## What this task involves
The data below is to be returned in full and exactly.
+++ Collected data
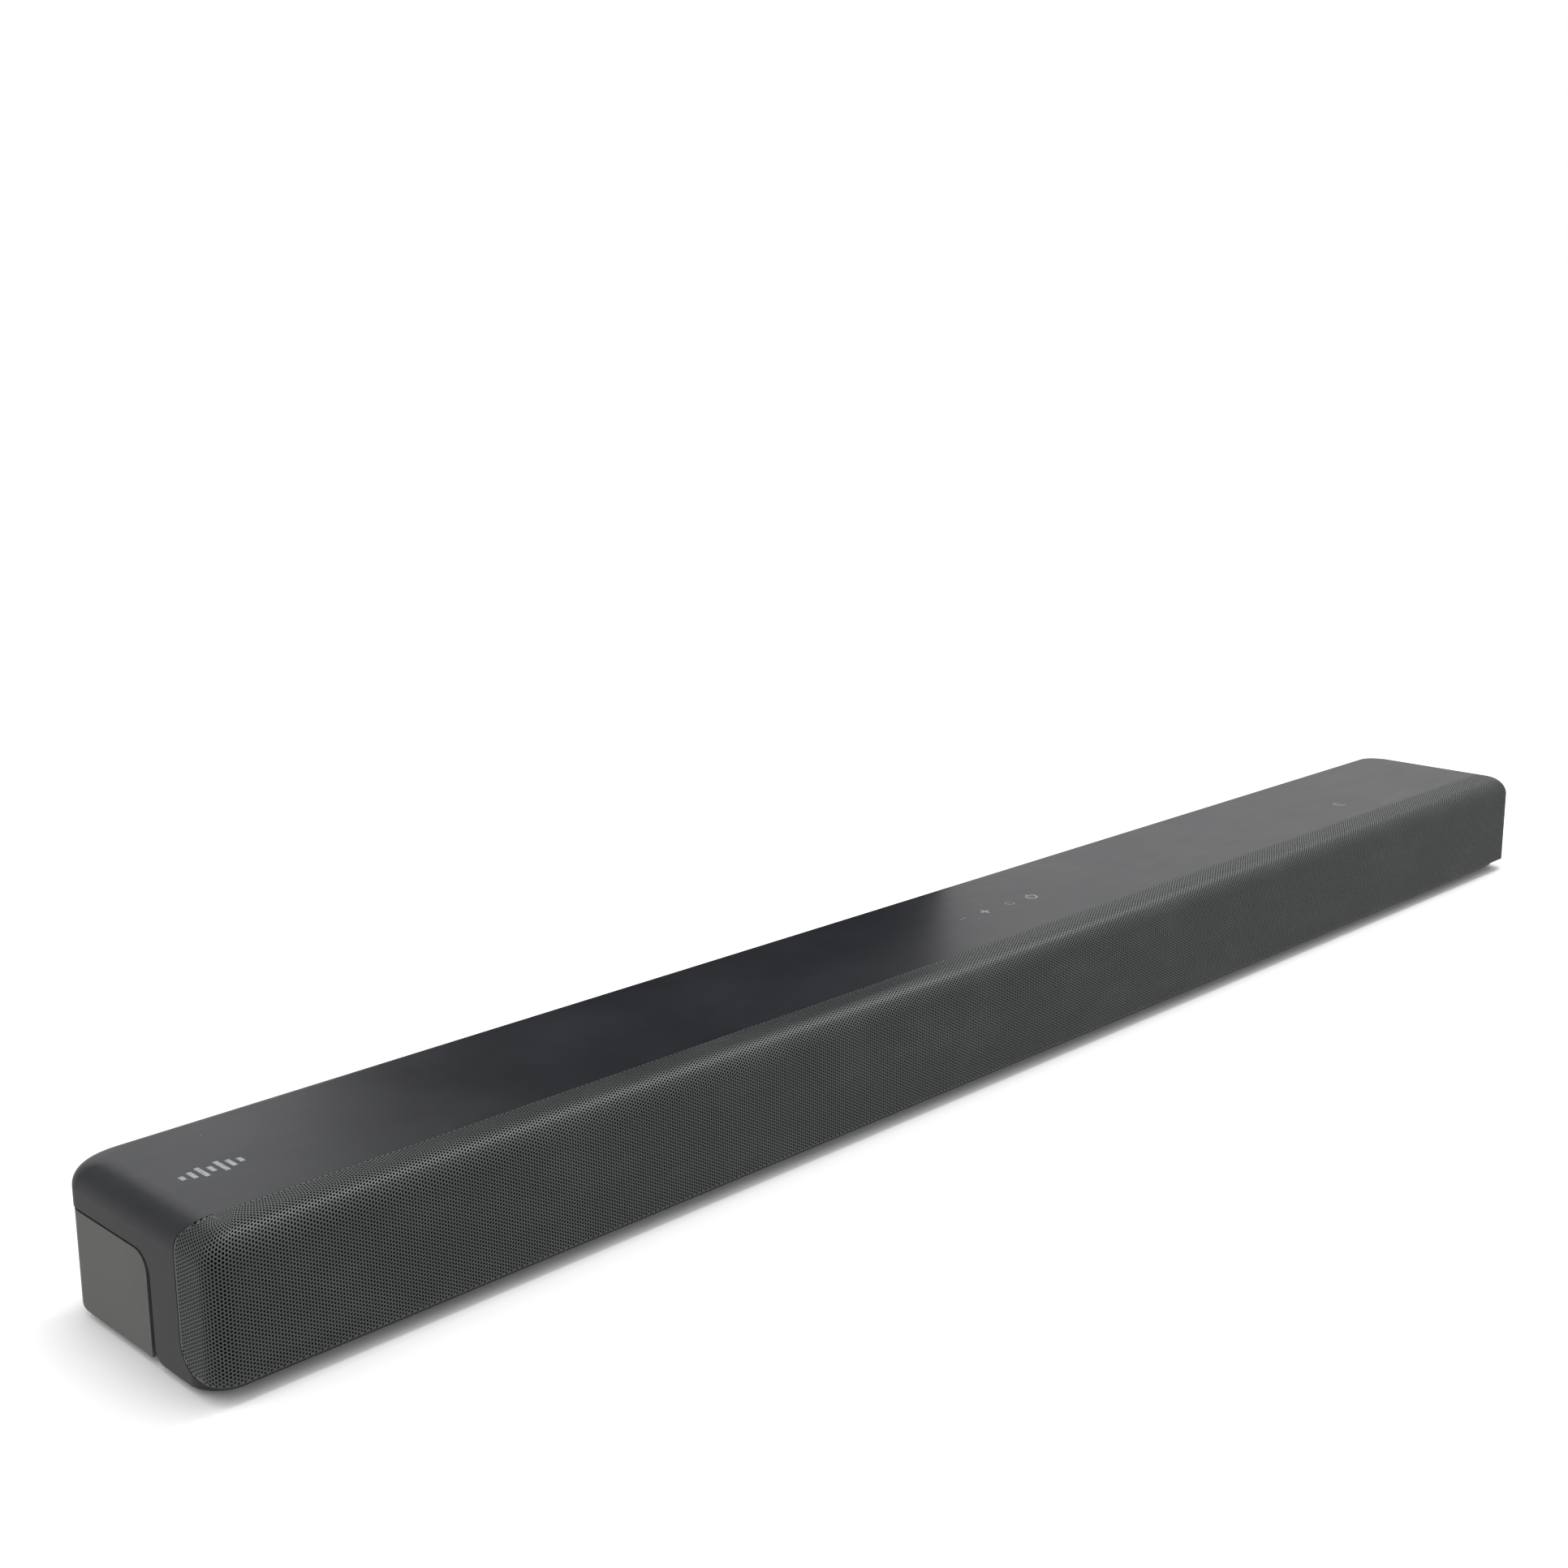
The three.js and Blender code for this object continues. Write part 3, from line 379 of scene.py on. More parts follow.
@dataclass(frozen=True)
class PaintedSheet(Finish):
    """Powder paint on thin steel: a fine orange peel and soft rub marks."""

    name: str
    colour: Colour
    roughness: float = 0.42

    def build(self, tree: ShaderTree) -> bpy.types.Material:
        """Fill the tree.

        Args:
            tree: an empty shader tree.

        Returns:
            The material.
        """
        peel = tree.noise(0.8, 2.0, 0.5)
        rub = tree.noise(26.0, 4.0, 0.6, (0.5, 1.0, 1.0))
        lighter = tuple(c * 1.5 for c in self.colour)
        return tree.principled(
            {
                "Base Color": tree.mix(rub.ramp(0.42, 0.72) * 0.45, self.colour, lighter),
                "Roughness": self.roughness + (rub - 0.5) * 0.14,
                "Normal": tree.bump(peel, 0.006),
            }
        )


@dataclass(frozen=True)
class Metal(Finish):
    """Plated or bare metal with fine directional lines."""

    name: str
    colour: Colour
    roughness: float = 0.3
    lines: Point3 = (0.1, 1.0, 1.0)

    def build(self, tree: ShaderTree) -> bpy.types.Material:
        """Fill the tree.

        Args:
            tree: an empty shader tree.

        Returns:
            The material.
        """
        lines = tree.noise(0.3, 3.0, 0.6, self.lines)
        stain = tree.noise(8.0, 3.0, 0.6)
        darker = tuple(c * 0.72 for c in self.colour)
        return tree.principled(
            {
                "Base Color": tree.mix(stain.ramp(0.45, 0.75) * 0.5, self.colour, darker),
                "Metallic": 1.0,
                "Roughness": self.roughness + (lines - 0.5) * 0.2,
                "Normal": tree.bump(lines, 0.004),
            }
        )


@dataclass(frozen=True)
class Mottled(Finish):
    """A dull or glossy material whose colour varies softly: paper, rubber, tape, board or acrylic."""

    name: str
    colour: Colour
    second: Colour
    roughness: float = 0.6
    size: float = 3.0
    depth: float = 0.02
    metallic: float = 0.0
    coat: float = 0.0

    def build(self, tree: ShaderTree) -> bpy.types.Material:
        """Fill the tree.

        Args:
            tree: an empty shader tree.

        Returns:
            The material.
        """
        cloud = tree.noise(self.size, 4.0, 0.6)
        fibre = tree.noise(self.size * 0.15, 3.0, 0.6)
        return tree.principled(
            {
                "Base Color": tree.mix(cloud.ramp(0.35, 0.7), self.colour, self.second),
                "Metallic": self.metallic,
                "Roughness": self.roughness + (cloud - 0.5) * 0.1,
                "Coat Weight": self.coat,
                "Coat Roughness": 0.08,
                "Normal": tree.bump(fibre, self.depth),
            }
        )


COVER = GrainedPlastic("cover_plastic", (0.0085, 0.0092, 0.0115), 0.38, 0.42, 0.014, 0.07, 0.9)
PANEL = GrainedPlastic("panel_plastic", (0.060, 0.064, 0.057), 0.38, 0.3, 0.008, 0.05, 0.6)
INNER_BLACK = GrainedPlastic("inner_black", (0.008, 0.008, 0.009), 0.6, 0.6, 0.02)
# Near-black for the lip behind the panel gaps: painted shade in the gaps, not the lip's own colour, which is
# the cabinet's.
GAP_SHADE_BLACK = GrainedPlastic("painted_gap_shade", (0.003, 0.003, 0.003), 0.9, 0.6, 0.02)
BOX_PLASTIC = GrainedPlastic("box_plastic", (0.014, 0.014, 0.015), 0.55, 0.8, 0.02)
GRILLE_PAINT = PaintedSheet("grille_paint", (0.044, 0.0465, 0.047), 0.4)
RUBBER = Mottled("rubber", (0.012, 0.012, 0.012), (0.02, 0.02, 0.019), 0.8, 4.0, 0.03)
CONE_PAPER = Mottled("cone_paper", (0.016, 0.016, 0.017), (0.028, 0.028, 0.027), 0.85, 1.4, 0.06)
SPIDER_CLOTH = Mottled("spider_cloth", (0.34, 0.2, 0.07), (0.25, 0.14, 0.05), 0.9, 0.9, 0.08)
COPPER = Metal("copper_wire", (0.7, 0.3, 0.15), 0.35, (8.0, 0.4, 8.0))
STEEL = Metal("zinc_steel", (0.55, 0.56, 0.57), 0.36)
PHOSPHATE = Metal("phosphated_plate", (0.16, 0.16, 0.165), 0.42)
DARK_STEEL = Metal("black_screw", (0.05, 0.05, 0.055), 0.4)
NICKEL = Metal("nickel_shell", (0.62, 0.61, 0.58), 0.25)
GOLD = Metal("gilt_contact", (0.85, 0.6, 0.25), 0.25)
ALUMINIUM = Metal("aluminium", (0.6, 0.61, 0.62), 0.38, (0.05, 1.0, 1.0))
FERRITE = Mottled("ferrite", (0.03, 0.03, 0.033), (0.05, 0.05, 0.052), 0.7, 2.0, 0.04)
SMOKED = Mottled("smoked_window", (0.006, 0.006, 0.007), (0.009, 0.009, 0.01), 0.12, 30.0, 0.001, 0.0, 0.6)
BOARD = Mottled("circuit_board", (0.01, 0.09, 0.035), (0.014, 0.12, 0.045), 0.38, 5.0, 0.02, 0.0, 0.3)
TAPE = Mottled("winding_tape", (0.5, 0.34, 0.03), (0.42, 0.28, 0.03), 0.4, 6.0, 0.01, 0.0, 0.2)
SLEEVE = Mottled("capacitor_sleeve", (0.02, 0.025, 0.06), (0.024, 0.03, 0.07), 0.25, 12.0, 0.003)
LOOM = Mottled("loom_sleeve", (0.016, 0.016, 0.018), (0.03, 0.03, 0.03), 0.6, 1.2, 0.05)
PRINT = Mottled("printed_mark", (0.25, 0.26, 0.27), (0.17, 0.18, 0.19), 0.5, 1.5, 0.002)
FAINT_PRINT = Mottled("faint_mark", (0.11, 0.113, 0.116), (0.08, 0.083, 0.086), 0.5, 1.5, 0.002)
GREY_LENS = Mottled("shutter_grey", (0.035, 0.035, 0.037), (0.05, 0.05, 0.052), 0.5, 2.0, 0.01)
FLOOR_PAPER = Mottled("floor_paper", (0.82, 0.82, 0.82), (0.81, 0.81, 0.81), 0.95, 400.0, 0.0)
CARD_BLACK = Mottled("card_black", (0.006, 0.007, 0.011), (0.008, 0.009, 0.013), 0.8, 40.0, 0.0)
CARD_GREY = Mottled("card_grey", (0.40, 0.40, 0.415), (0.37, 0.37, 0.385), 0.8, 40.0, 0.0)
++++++
## Complete answer
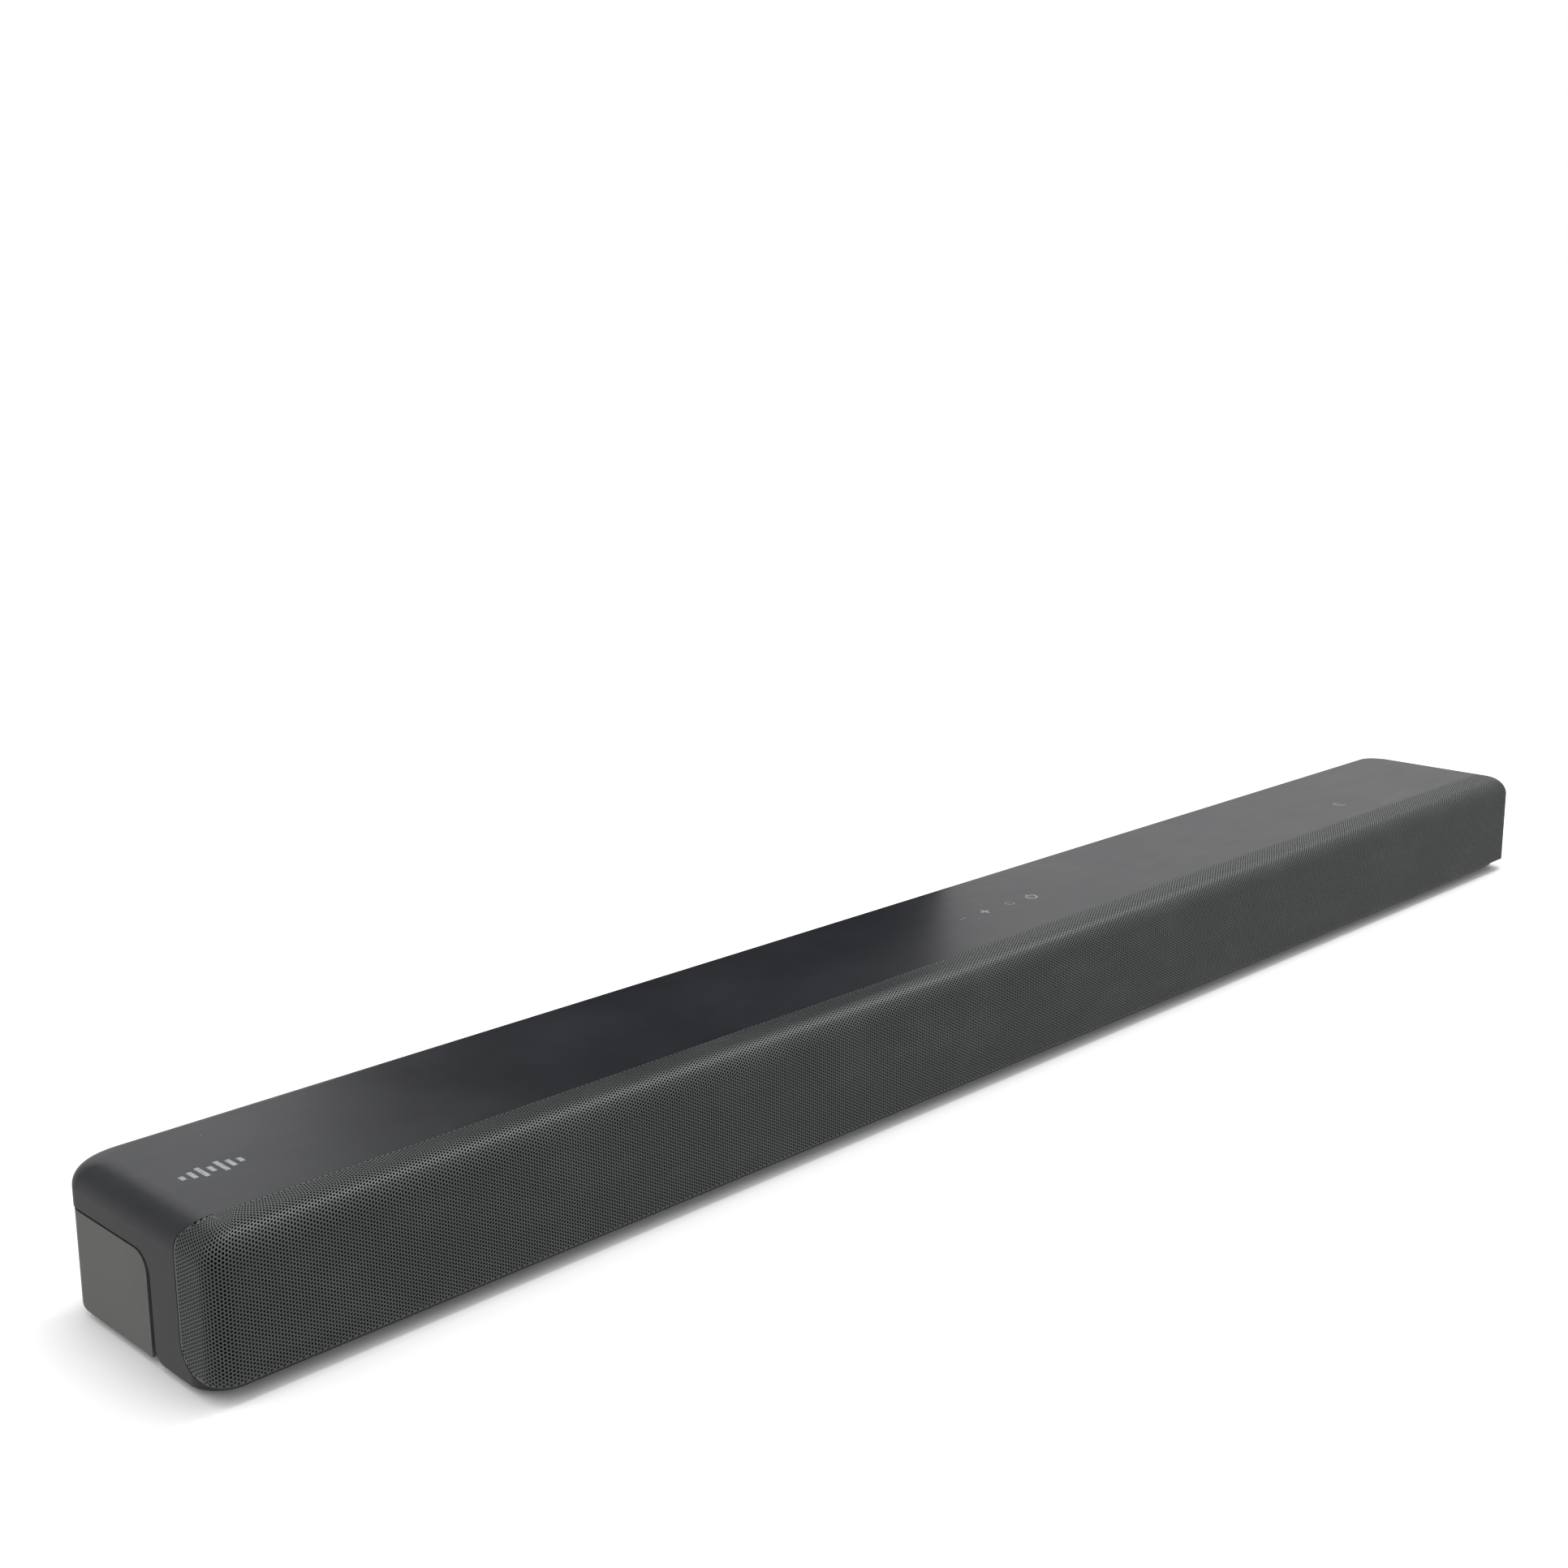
The three.js and Blender code for this object continues. Write part 3, from line 379 of scene.py on. More parts follow.
@dataclass(frozen=True)
class PaintedSheet(Finish):
    """Powder paint on thin steel: a fine orange peel and soft rub marks."""

    name: str
    colour: Colour
    roughness: float = 0.42

    def build(self, tree: ShaderTree) -> bpy.types.Material:
        """Fill the tree.

        Args:
            tree: an empty shader tree.

        Returns:
            The material.
        """
        peel = tree.noise(0.8, 2.0, 0.5)
        rub = tree.noise(26.0, 4.0, 0.6, (0.5, 1.0, 1.0))
        lighter = tuple(c * 1.5 for c in self.colour)
        return tree.principled(
            {
                "Base Color": tree.mix(rub.ramp(0.42, 0.72) * 0.45, self.colour, lighter),
                "Roughness": self.roughness + (rub - 0.5) * 0.14,
                "Normal": tree.bump(peel, 0.006),
            }
        )


@dataclass(frozen=True)
class Metal(Finish):
    """Plated or bare metal with fine directional lines."""

    name: str
    colour: Colour
    roughness: float = 0.3
    lines: Point3 = (0.1, 1.0, 1.0)

    def build(self, tree: ShaderTree) -> bpy.types.Material:
        """Fill the tree.

        Args:
            tree: an empty shader tree.

        Returns:
            The material.
        """
        lines = tree.noise(0.3, 3.0, 0.6, self.lines)
        stain = tree.noise(8.0, 3.0, 0.6)
        darker = tuple(c * 0.72 for c in self.colour)
        return tree.principled(
            {
                "Base Color": tree.mix(stain.ramp(0.45, 0.75) * 0.5, self.colour, darker),
                "Metallic": 1.0,
                "Roughness": self.roughness + (lines - 0.5) * 0.2,
                "Normal": tree.bump(lines, 0.004),
            }
        )


@dataclass(frozen=True)
class Mottled(Finish):
    """A dull or glossy material whose colour varies softly: paper, rubber, tape, board or acrylic."""

    name: str
    colour: Colour
    second: Colour
    roughness: float = 0.6
    size: float = 3.0
    depth: float = 0.02
    metallic: float = 0.0
    coat: float = 0.0

    def build(self, tree: ShaderTree) -> bpy.types.Material:
        """Fill the tree.

        Args:
            tree: an empty shader tree.

        Returns:
            The material.
        """
        cloud = tree.noise(self.size, 4.0, 0.6)
        fibre = tree.noise(self.size * 0.15, 3.0, 0.6)
        return tree.principled(
            {
                "Base Color": tree.mix(cloud.ramp(0.35, 0.7), self.colour, self.second),
                "Metallic": self.metallic,
                "Roughness": self.roughness + (cloud - 0.5) * 0.1,
                "Coat Weight": self.coat,
                "Coat Roughness": 0.08,
                "Normal": tree.bump(fibre, self.depth),
            }
        )


COVER = GrainedPlastic("cover_plastic", (0.0085, 0.0092, 0.0115), 0.38, 0.42, 0.014, 0.07, 0.9)
PANEL = GrainedPlastic("panel_plastic", (0.060, 0.064, 0.057), 0.38, 0.3, 0.008, 0.05, 0.6)
INNER_BLACK = GrainedPlastic("inner_black", (0.008, 0.008, 0.009), 0.6, 0.6, 0.02)
# Near-black for the lip behind the panel gaps: painted shade in the gaps, not the lip's own colour, which is
# the cabinet's.
GAP_SHADE_BLACK = GrainedPlastic("painted_gap_shade", (0.003, 0.003, 0.003), 0.9, 0.6, 0.02)
BOX_PLASTIC = GrainedPlastic("box_plastic", (0.014, 0.014, 0.015), 0.55, 0.8, 0.02)
GRILLE_PAINT = PaintedSheet("grille_paint", (0.044, 0.0465, 0.047), 0.4)
RUBBER = Mottled("rubber", (0.012, 0.012, 0.012), (0.02, 0.02, 0.019), 0.8, 4.0, 0.03)
CONE_PAPER = Mottled("cone_paper", (0.016, 0.016, 0.017), (0.028, 0.028, 0.027), 0.85, 1.4, 0.06)
SPIDER_CLOTH = Mottled("spider_cloth", (0.34, 0.2, 0.07), (0.25, 0.14, 0.05), 0.9, 0.9, 0.08)
COPPER = Metal("copper_wire", (0.7, 0.3, 0.15), 0.35, (8.0, 0.4, 8.0))
STEEL = Metal("zinc_steel", (0.55, 0.56, 0.57), 0.36)
PHOSPHATE = Metal("phosphated_plate", (0.16, 0.16, 0.165), 0.42)
DARK_STEEL = Metal("black_screw", (0.05, 0.05, 0.055), 0.4)
NICKEL = Metal("nickel_shell", (0.62, 0.61, 0.58), 0.25)
GOLD = Metal("gilt_contact", (0.85, 0.6, 0.25), 0.25)
ALUMINIUM = Metal("aluminium", (0.6, 0.61, 0.62), 0.38, (0.05, 1.0, 1.0))
FERRITE = Mottled("ferrite", (0.03, 0.03, 0.033), (0.05, 0.05, 0.052), 0.7, 2.0, 0.04)
SMOKED = Mottled("smoked_window", (0.006, 0.006, 0.007), (0.009, 0.009, 0.01), 0.12, 30.0, 0.001, 0.0, 0.6)
BOARD = Mottled("circuit_board", (0.01, 0.09, 0.035), (0.014, 0.12, 0.045), 0.38, 5.0, 0.02, 0.0, 0.3)
TAPE = Mottled("winding_tape", (0.5, 0.34, 0.03), (0.42, 0.28, 0.03), 0.4, 6.0, 0.01, 0.0, 0.2)
SLEEVE = Mottled("capacitor_sleeve", (0.02, 0.025, 0.06), (0.024, 0.03, 0.07), 0.25, 12.0, 0.003)
LOOM = Mottled("loom_sleeve", (0.016, 0.016, 0.018), (0.03, 0.03, 0.03), 0.6, 1.2, 0.05)
PRINT = Mottled("printed_mark", (0.25, 0.26, 0.27), (0.17, 0.18, 0.19), 0.5, 1.5, 0.002)
FAINT_PRINT = Mottled("faint_mark", (0.11, 0.113, 0.116), (0.08, 0.083, 0.086), 0.5, 1.5, 0.002)
GREY_LENS = Mottled("shutter_grey", (0.035, 0.035, 0.037), (0.05, 0.05, 0.052), 0.5, 2.0, 0.01)
FLOOR_PAPER = Mottled("floor_paper", (0.82, 0.82, 0.82), (0.81, 0.81, 0.81), 0.95, 400.0, 0.0)
CARD_BLACK = Mottled("card_black", (0.006, 0.007, 0.011), (0.008, 0.009, 0.013), 0.8, 40.0, 0.0)
CARD_GREY = Mottled("card_grey", (0.40, 0.40, 0.415), (0.37, 0.37, 0.385), 0.8, 40.0, 0.0)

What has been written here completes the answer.